In order to meet the needs of able writers a range of organisational responses can be applied. In this essay 'in - class' approaches will be discussed. We will not be considering approaches such as acceleration and the provision of out - of - school activities (both of which can be valid in terms of assisting able writers) but rather will focus on everyday provision in the typically diverse Primary classroom.

The two keys to effective provision for able writers are,

  1. Enrichment : widening the opportunities for writing and the forms that such writing takes.
  2. Enhancement : adding extra tiers of challenge to activities, in order to appropriately differentiate class / group writing activities for the more able pupil.

In this article enhancement strategies will be considered.

1) General Enhancement Strategies

If able pupils are to realise their potential as writers they need to be motivated.
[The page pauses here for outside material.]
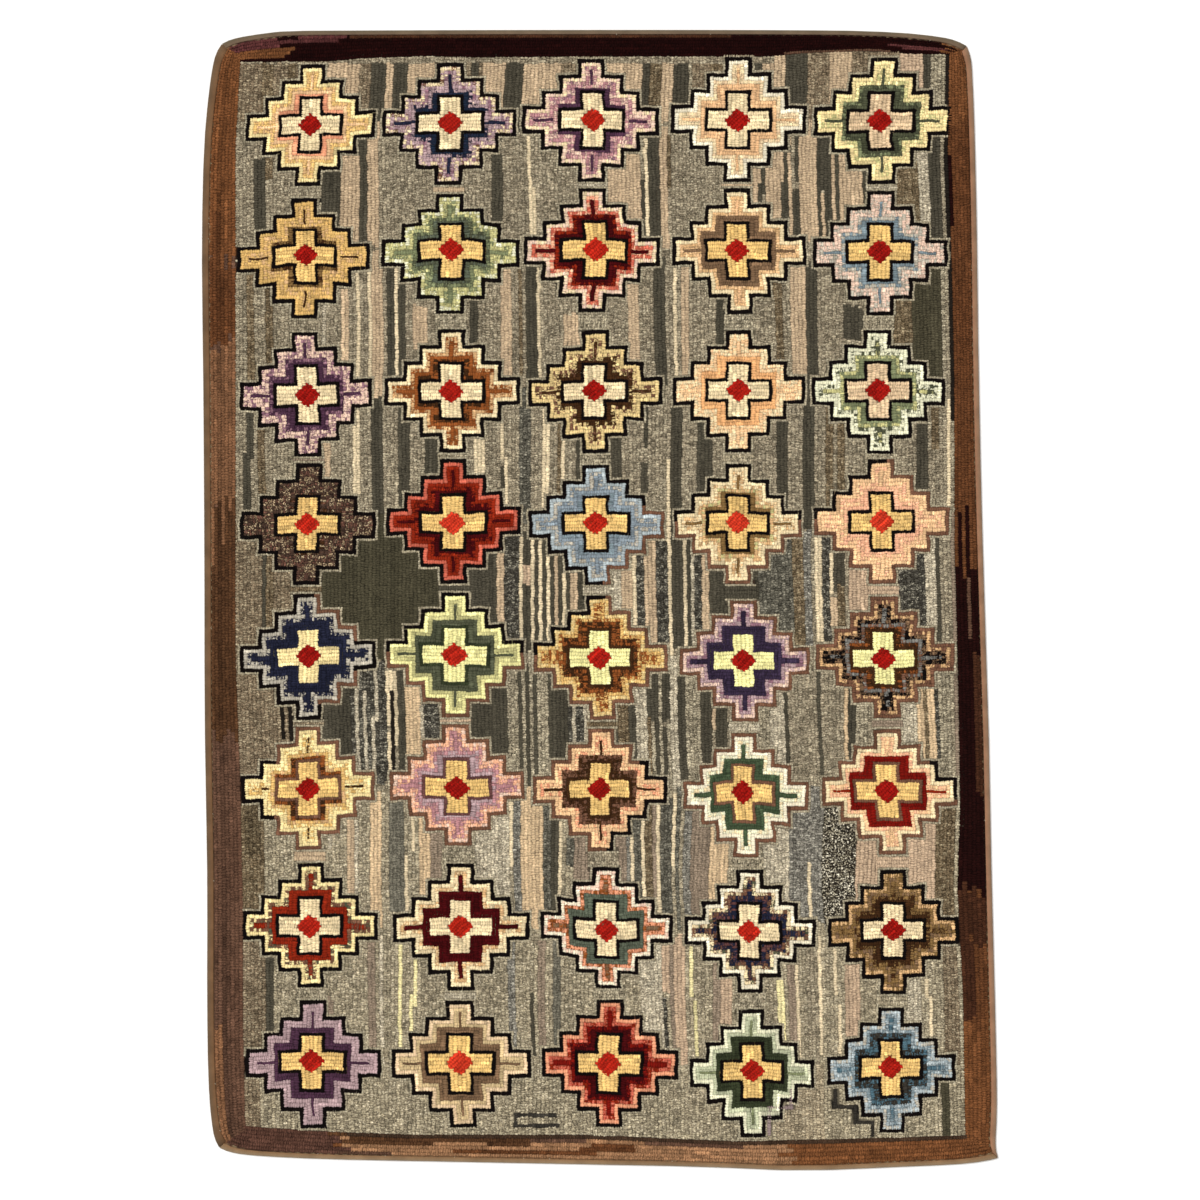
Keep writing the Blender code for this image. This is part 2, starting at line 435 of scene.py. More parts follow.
@dataclass
class Loops:
    """Many loops of wool, one array for each fact about them.

    Attributes:
        centre: Where each loop stands.
        along: The direction of its row, of length one.
        half: Half its length along the row, and half its width across it.
        colour: Its linear colour.
        speck: The linear colour of the specks in it.
        fleck: How much its lightness varies within it.
        fall: How much lower its right-hand side ends, beside the tape.
    """

    centre: Points
    along: Points
    half: Points
    colour: Points
    speck: Points
    fleck: Points
    fall: Points

    NAMES = ("centre", "along", "half", "colour", "speck", "fleck", "fall")

    @classmethod
    def undyed(cls, centre: Points, along: Points, half: Points, fall: float = 0.0) -> "Loops":
        """Loops that have no colour yet."""
        none = np.zeros((len(centre), 3))
        return cls(centre, along, half, none, none.copy(), none[:, 0].copy(), none[:, 0] + fall)

    @classmethod
    def joined(cls, parts: list["Loops"]) -> "Loops":
        """All loops of several groups as one group."""
        return cls(*[np.concatenate([getattr(part, name) for part in parts]) for name in cls.NAMES])

    def where(self, mask: Points) -> "Loops":
        """The loops that a mask picks."""
        return Loops(*[getattr(self, name)[mask] for name in self.NAMES])

    def dye(self, mask: Points, yarn: Yarn, rng: np.random.Generator) -> None:
        """Gives the loops that a mask picks the shades of a yarn."""
        self.colour[mask], self.speck[mask] = yarn.dyed(int(mask.sum()), rng)
        self.fleck[mask] = yarn.fleck

    def shade(self, spread: float, rng: np.random.Generator) -> None:
        """Makes all of them lighter or darker by the same chance amount."""
        by = math.exp(rng.normal(0.0, spread))
        self.colour *= by
        self.speck *= by

    def moved(self, place: Callable[[Points], Points]) -> "Loops":
        """The loops carried along by a mapping of points.

        Args:
            place: Takes an array of points and returns where they go.

        Returns:
            The loops, turned and stretched as their ends move.
        """
        reach = self.along * self.half[:, :1]
        beside = np.column_stack([self.along[:, 1], -self.along[:, 0]]) * self.half[:, 1:]
        start, end = place(self.centre - reach), place(self.centre + reach)
        gap = end - start
        length = np.linalg.norm(gap, axis=1)
        sides = place(self.centre + beside) - place(self.centre - beside)
        half = np.column_stack([length, np.linalg.norm(sides, axis=1)]) / 2
        return replace(self, centre=(start + end) / 2, along=gap / length[:, None], half=half)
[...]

To a large degree the appropriateness of the task is a prime factor in determining their levels of motivation. Other methods of 'raising the challenge' can be used by the busy classroom teacher -

  • Numeric Challenge
    • Can you use more than ten connectives in this story ?
    • Can you find more than five ways that the author has attempted to capture the interest of the reader ?
  • Time - related challenge
    • This approach can best be summarised as 'doing with deadlines'. Short burst (5 - 10 minute) challenges help to focus able pupils.

2) An enhancement strategy for 'quick finishers'

Many able pupils complete writing activities far quicker than other children. One way of ensuring that 'filler activities' are avoided when this situation occurs is the application of the 'Lipogram challenge'.
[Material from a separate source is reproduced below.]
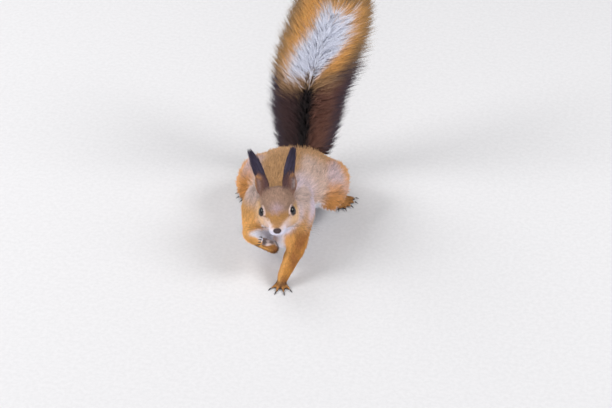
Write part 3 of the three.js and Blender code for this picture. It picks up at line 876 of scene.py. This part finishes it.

A lipogram is a piece of writing that omits a specific letter of the alphabet. If an able pupil finishes quickly they can be asked to rewrite the last ten lines / last paragraph (etc) as a lipogram. Rewriting without a particular vowel proves the most successful although the teacher should be aware, that if the letter 'e' is banned, the rewrite will be particularly difficult.

This activity helps to widen the pupil's vocabulary and gives a real reason for using both a Dictionary and Thesaurus.
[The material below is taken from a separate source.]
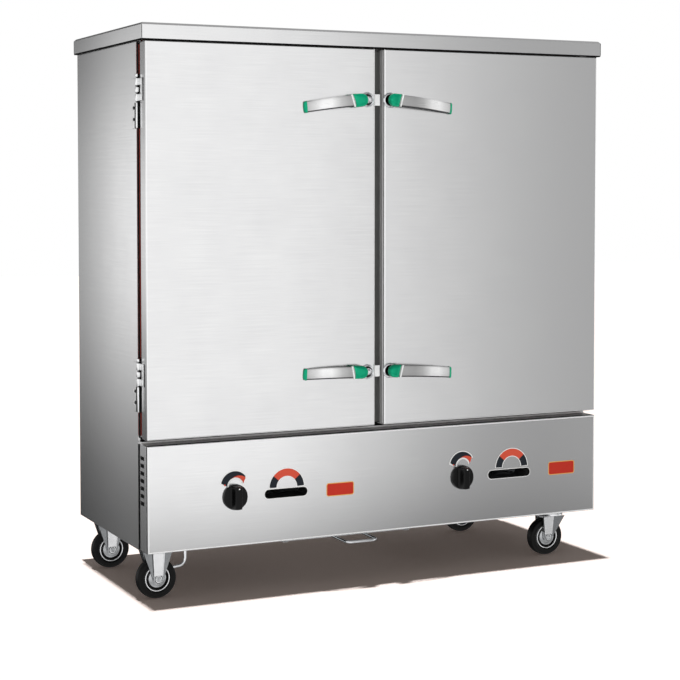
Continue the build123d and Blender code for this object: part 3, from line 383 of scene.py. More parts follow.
class Skin:
    """Gathers grids of points and makes one closed mesh of them."""

    def __init__(self) -> None:
        """Starts with no grid."""
        self.points: list[Array] = []
        self.faces: list[Array] = []
        self.tints: list[Array] = []
        self.count = 0

    def add(self, grid: Array, rows: bool = False, columns: bool = True, tint: int | Array = 0) -> "Skin":
        """Adds a grid of points with a face between each four neighbours.

        Args:
            grid: Points in millimetres, rows by columns.
            rows: Whether the last row meets the first.
            columns: Whether the last column meets the first.
            tint: Which of the piece's materials the faces wear, one for all or row by column.

        Returns:
            The skin itself.
        """
        down, across = grid.shape[:2]
        index = np.arange(down * across).reshape(down, across) + self.count
        index = np.concatenate((index, index[:1])) if rows else index
        index = np.concatenate((index, index[:, :1]), 1) if columns else index
        quads = np.stack((index[:-1, :-1], index[1:, :-1], index[1:, 1:], index[:-1, 1:]), -1)
        self.points.append(grid.reshape(-1, 3))
        self.faces.append(quads.reshape(-1, 4))
        self.tints.append(np.broadcast_to(tint, quads.shape[:2]).reshape(-1))
        self.count += down * across
        return self

    def add_strip(self, grids: list[Array]) -> "Skin":
        """Adds the wrap and the ends of a flat band.

        Args:
            grids: The wrap, and then its ends.

        Returns:
            The skin itself.
        """
        self.add(grids[0])
        for end in grids[1:]:
            self.add(end, columns=False)
        return self

    def mesh(self, name: str) -> bpy.types.Mesh:
        """Puts the grids into one mesh, merges what meets and turns its faces outwards.

        Args:
            name: Name of the mesh.

        Returns:
            The mesh, in metres.
        """
        mesh = bpy.data.meshes.new(name)
        mesh.from_pydata(np.concatenate(self.points) * MM, [], np.concatenate(self.faces))
        mesh.polygons.foreach_set("material_index", np.concatenate(self.tints).astype(np.int32))
        shell = bmesh.new()
        shell.from_mesh(mesh)
        bmesh.ops.remove_doubles(shell, verts=shell.verts, dist=MERGE)
        bmesh.ops.dissolve_degenerate(shell, edges=shell.edges, dist=MERGE)
        bmesh.ops.recalc_face_normals(shell, faces=shell.faces)
        shell.to_mesh(mesh)
        shell.free()
        mesh.shade_smooth()
        mesh.set_sharp_from_angle(angle=SHARP_TURN)
        return mesh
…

3) Enhancement strategies and poetry writing

A simple method of increasing the challenge, when writing poetry with pupils, is to adapt the form. Although this does not necessarily result in a 'better' poem it certainly heightens the complexity.

a) Rhyming Poetry

When rhyming poetry is being developed a more able pupil could focus on 'Start - of - line' rhyme, as opposed to the typical 'End - of - line' rhyme. In 'Start - of - line' rhyme the rhyming words open (rather than close) each line -

 

End - of - line rhyme   Start of - line rhyme
I was walking down the street one day   Day after day I watch the sea
I'd just collected my weekly pay   Pay me for my time
I did not know what I would do   Do you know what I am ?
Don't laugh mister, neither would you   You might have guessed - I'm a coastguard !

b) Syllabic poetry

Syllabic forms can also be made more challenging. When some pupils are writing Haiku (3 line poetry form) : 1st line - 5 syllables / 2nd line - 7 syllables / 3rd line - 5 syllables) a more able pupil could work on …

  1. A Tanka : 5 line poetry form - 5 / 7 / 5 / 7 / 7 syllables
  2. A Naga - Uta : a syllabic poem of any length written with alternating 5 and 7 syllable lines then ending with two 7 syllable lines.
  3. Hendecasyllabics : A poem made up of lines, all of which are 11 syllables in length. Roman poets, such as Catullus, used this form.

4) Enhancement strategies and Narrative writing

A useful approach to increasing the level of difficulty of story writing is through application of the 'Rashomon Effect' i.e. a story written from multiple viewpoints. As an effective story writer is able to assume alternate frames of reference, the activity is particularly useful in developing story writing ability.

If pupils were writing a story entitled 'The Train Crash' a 'Rashomon Effect' approach could result in a story with the following structure.

Chapter 1 : The Driver's Story
Chapter 2 : The Passenger's Story
Chapter 3 : The Crash Investigator's Story
Chapter 4 : The Relative's Story

Starts and endings of stories also need attention. (See Oct / Nov 1999 issue and Jan / Feb 2000 issues of this magazine for articles dealing with how to start and end stories) A challenging method of opening a story is the '3 question start'. Three possibilities are set up. These are then negated in a fourth sentence that opens the story. The form is best illustrated by example.

  1. Is the alien planet the one with rivers of chocolate ?
  2. Is the alien planet the one with the three suns always shining ?
  3. Is the alien planet the one with the smiling aliens ?
  4. No, it's the one with the killer aliens and they're approaching my spacecraft now !

If 'endings' are being taught, cliché can be avoided through direct teaching of more complex conclusions such as 'End with a question'. This leaves the story open for a sequel.

5) Enhancement Strategies and non - fiction

As text organisation remains (more or less) consistent in non - fiction text forms (regardless of the complexity) the teacher can easily make 'writing frame' approaches more appropriate for able pupils by increasing the complexity of the sentence starters used -

 

Persuasive writing (less able)   Persuasive writing (more able)
I think...   Although some people disagree I wish to argue that...
I think this because...   My position remains unchanged because...
I also think this because ...   A further supporting argument is...
Another reason I think this ...   Moreover...
Other people think...   Therefore, although some people suggest that...
I still think...   There are several arguments to support this viewpoint, the most important of which is...


Maintaining motivation and maximising challenge is an everyday aspect of a teacher's job. The practical suggestions made in this article should assist teachers in addressing the issue of how they might make appropriate provision for able writers at Key Stage 2.